L’Indice FAO dei prezzi alimentari segna un forte aumento dei prezzi delle materie prime, che, a marzo 2022 raggiungono i livelli più alti di sempre, calcolando per i prezzi mondiali del grano un aumento pari 19,7% e quelli del mais pari al 19,1% su base mensile.
di Redazione —
Secondo le osservazioni della FAO, sull’indice dei prezzi alimentari, l’aumento mondiale dei prezzi delle materie prime, che raggiunto i livelli più alti di sempre, pari ad una media di 159,3 punti, a marzo, in crescita del 12,6% rispetto a febbraio, è influenzato, anche, dalla guerra in Ucraina. In particolare, i prezzi mondiali del grano sono aumentati del 19,7% durante il mese, influenzati anche dalle preoccupazioni per le condizioni dei raccolti negli Stati Uniti. Allo stesso tempo, i prezzi del mais hanno registrato un aumento del 19,1% su base mensile, raggiungendo un livello record, insieme a quelli dell’orzo e del sorgo.
In aumento anche l’Indice FAO dei prezzi dell’olio vegetale, salito a +23,2%, trainato dalle quotazioni più alte dell’olio di semi di girasole, di cui l’Ucraina è il principale esportatore mondiale, nonché, quelli dell’olio di palma, soia e colza aumentati notevolmente.
L’andamento dei prezzi dello zucchero inverte i recenti ribassi, aumentando del 6,7% da febbraio e raggiungendo, dunque, un livello superiore di oltre il 20% rispetto a marzo 2021.
Prezzi in rialzo anche per la carne, che, con un aumento del 4,8%, a marzo, raggiunge il massimo storico, a causa dei rialzi della carne suina legati alla carenza nell’Europa occidentale. Anche i prezzi internazionali del pollame sono cresciuti, per via della riduzione delle forniture dai principali Paesi esportatori, dovuta alle epidemie di influenza aviaria.

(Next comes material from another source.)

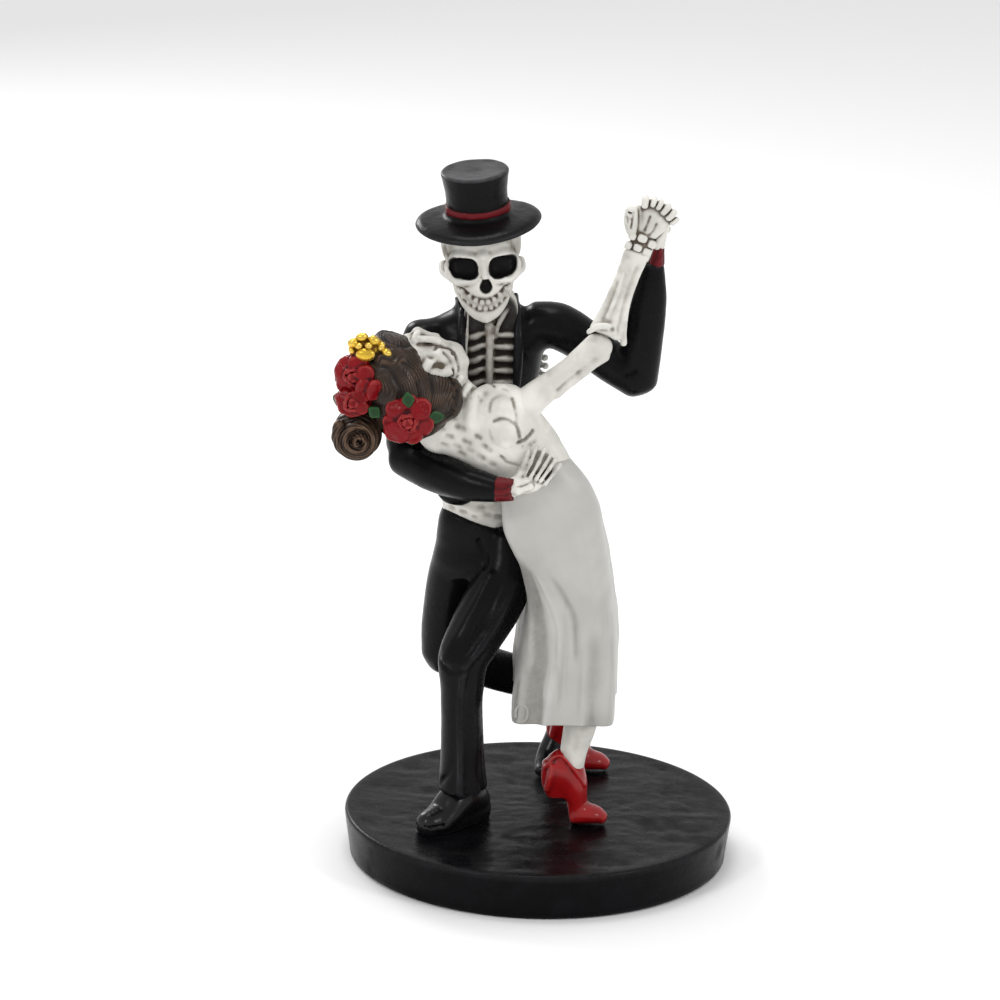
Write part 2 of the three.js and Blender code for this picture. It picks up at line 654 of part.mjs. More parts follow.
function makeBride() {
  const skull = skin(brideSkull, skullWidth, { rings: 5, sides: 10, dome: 0.7 });
  const sockets = [ball(brideSocket.near, brideSocket.size, 6), ball(brideSocket.far, brideSocket.size, 6)];
  return [
    makeDress(),
    skin(brideTorso, torsoWidth, { rings: 4, sides: 10, squareness: 2.3 }),
    skin(brideNeck, across, { rings: 1, sides: 8, dome: 0 }),
    skull.subtract(unite(sockets)),
    skin(brideUpperArm, upright, { rings: 3, sides: 8 }),
    skin(brideForearm, across, { rings: 2, sides: 8 }),
    skin(brideWrist, across, { rings: 1, sides: 8, dome: 0.3 }),
    skin(bridePalm, across, { rings: 2, sides: 8, squareness: 2.5 }),
    skin(brideHoldingArm, upright, { rings: 7, sides: 5, dome: 0 }),
    ...makeHair(), ...roses.map(makeRose), ...makeGoldFlower(), ...leaves.map(makeLeaf),
    ...[...fingers.raised, ...fingers.holding].map(finger),
    makeShoe(0), makeShoe(farShinLean).translate(farFootShift),
  ];
}

// Both figures are cast as one, and cut flat where their soles rest on the plinth.
function makeCouple() {
  const figures = unite([
    ...makeGroomSuit(), makeGroomHead(), ...makeChest(),
    skin(embracingPalm, upright, { rings: 2, sides: 7 }), ...fingers.embracing.map(finger),
    skin(groomPalm, across, { rings: 1, sides: 8 }),
    ...makeBride(),
  ]);
  const ground = new THREE.BoxGeometry(4 * plinth.topRadius, 4 * plinth.topRadius, 2 * floorHeight);
  return figures.subtract(toSolid(ground));
}

function toMesh(name, solid, colour, roughness) {
  const { vertProperties, triVerts } = solid.getMesh();
  const geometry = new THREE.BufferGeometry();
  geometry.setAttribute('position', new THREE.BufferAttribute(new Float32Array(vertProperties), 3));
  geometry.setIndex(new THREE.BufferAttribute(new Uint32Array(triVerts), 1));
  geometry.computeVertexNormals();
  const material = new THREE.MeshStandardMaterial({ color: colour, roughness, metalness: 0 });
  const mesh = new THREE.Mesh(geometry, material);
  mesh.name = name;
  return mesh;
}

const figurine = new THREE.Group();
figurine.add(
  toMesh('plinth', makePlinth(), 0x1b1b1d, 0.45),
  toMesh('dancing_couple', makeCouple(), 0xcfcac2, 0.5),
);

export default figurine;
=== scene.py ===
"""A skeleton groom and bride, cast as one and painted, dancing on a round black plinth.

Shapes are worked out in millimetres in the object's own frame, +Z up and -Y to the front, and are
written in metres.  A cast form is a set of lofted skins and tubes merged in a block of distances, so
that they run into each other as one casting does.  A turned, draped or combed form is a surface of two
parameters on a grid.  Each point carries how hollow its place is, and the paint's wash reads that;
on some pieces these numbers also carry painted shade and painted highlights.
"""
import math

import bpy
import numpy as np
import openvdb
from bpy.props import FloatProperty, FloatVectorProperty, PointerProperty
from mathutils import Matrix, Vector


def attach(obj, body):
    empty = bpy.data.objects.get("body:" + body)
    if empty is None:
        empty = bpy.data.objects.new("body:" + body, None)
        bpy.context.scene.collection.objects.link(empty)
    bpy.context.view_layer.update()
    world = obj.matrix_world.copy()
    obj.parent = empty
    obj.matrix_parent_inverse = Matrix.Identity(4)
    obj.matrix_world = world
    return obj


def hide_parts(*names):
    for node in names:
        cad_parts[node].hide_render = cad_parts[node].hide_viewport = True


bl_info = {
    "name": "Dancing skeleton couple",
    "version": (1, 0, 0),
    "blender": (4, 5, 0),
    "location": "View3D > Sidebar > Figurine",
    "description": "Builds the painted casting of a dancing skeleton couple on its plinth",
    "category": "Add Mesh",
}

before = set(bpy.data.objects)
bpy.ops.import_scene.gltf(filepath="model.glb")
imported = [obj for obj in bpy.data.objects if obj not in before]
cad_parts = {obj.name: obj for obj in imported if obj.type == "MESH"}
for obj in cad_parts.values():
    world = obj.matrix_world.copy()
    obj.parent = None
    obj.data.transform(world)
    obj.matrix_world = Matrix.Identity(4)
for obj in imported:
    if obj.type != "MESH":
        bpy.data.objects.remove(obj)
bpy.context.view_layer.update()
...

Aumentano, infine, i prezzi dei prodotti lattiero-caseari, registrando un +2,6%, ossia il 23,6% in più rispetto a marzo 2021. «Un incremento dovuto all’aumento delle quotazioni di burro e latte in polvere a causa di un’impennata della domanda di importazioni per consegne a breve e lungo termine, soprattutto dai mercati asiatici», secondo le osservazioni della FAO.